Quando, come ai giorni nostri, il fanatismo sconfina nella violenza e perfino nel terrorismo, fa bene rispolverare una Lettera che potrebbe essere illustrata piacevolmente da un fumetto tipo Mafalda di Quino. È altrettanto fina e impertinente. L’ha scritta un filosofo del 1700 da un nome un po’ astruso per noi italiani. Breve e inaspettata per l’attualità che sprigiona tuttora, Lettera sul fanatismo è stata scritta da Ashley-Cooper, conte di Shaftesbury. Citato per lo più con il solo nome Shaftesbury. Il fanatismo, altro modo di dire fondamentalismo, integralismo, entusiasmo eccessivo, spinge a vedere e giudicare le cose da un solo punto di vista. Piace a parecchi e viene praticato ogni giorno da tanti che spesso compongono quelle maggioranze silenziose contrarie alla libertà degli altri. Sono intolleranti in ambito civile e in ambito religioso. Facilmente ipocriti perché esigenti verso la moralità altrui e non verso la propria condotta. Non di rado l’intransigenza si accompagna a invidia e rancore. Alla naturale ma diabolica tendenza di limitare gli altri e le loro convinzioni, in tante persone, credenti in un Dio di comodo, si agita la tentazione di dover reprimere con violenza e pene odiose perfino idee ritenute vizi, reati, peccati.

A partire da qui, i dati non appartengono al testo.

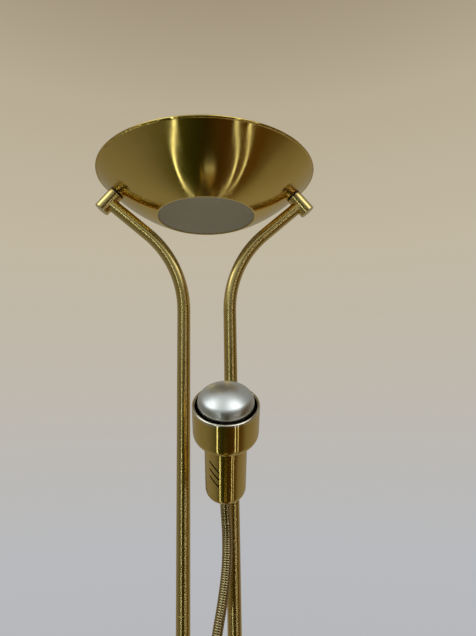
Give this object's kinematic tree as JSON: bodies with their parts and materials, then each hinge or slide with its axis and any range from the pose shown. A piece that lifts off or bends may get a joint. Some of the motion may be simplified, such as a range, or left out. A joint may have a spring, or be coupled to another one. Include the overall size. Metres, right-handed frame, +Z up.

Un manifesto contro la malinconia

Una ricetta ragionevole e di buon senso per contrastare diversamente i cattivi costumi con il sorriso, è contenuta nella Lettera sul fanatismo. Sulle prime può lasciare perplessi. E non soltanto i benpensanti. Se tuttavia venga considerata attentamente, tale ricetta non costa nulla; migliora anzi la qualità della vita e la salute. “Le opinioni più ridicole, le mode più assurde possono essere dissipate soltanto con la dote dell’irriverenza e da un pensiero meno serio e più lieve” scrive Shaftesbury. Qualcuno ha definito la Lettera “un manifesto contro la malinconia e l’eccesso di serietà”. Proponendosi di combattere il fanatismo con la presa in giro e il buon umore, la sua ricetta appare l’uovo di Colombo. È il caso di dire: provare per credere. Specialmente oggi che si respira una politica triste che intristisce e scava solchi divisori anziché costruire ponti per unire, uno stile garbato e ironico nella dialettica con gli avversari, faciliterebbe la vita quotidiana. Appare una trovata arguta l’applicare il buon umore come chiave per smontare le intransigenze originate da una religiosità maligna, priva di raziocinio e umanità. Non c’è infatti peggior fanatismo di coloro che, convinti di essere ispirati direttamente da Dio, si sentono autorizzati a usare ogni mezzo per interdire e piegare gli infedeli. Arroganti e dogmatici rendono a Dio un pessimo servizio perché generano miscredenza. Sono la peste corruttiva di ogni fede. Per il cristianesimo in particolare fondato su un Dio Amore una fede fanatica e intransigente è una bestemmia. I religiosi intransigenti sono parenti stretti degli ipocriti bollati da Cristo come “razza di vipere, sepolcri imbiancati” abituati a caricare la gente con pesi insopportabili che loro stessi non smuovono neanche con un dito.

Contro le stravaganze corrucciate

Gli ipocriti sono una contro testimonianza per Dio. Il concilio Vaticano II, magna carta del cattolicesimo per il terzo millennio, ha riconosciuto che perfino l’ateismo si deve in parte alla cattiva testimonianza dei credenti. Occorre ricorrere alla ragione – ricorda Shatesbury – per non identificare l’azione di Dio con i nostri pensieri e la nostra moralità. Dio è più buono di quanto l’uomo sia capace d’immaginare. Non è lo sceriffo del mondo in cerca dei cattivi e non intende avvalersi di autoproclamati sceriffi della moralità. “Sono convinto – ci ricorda Shaftesbury – che l’unico metodo per salvaguardare il buon senso degli uomini e tener desto lo spirito nel mondo, sia lasciarlo libero. Ma lo spirito non è mai libero dove è soppressa la libera ironia; contro le stravaganze corrucciate e contro gli umori malinconici non esiste infatti rimedio migliore di questo”.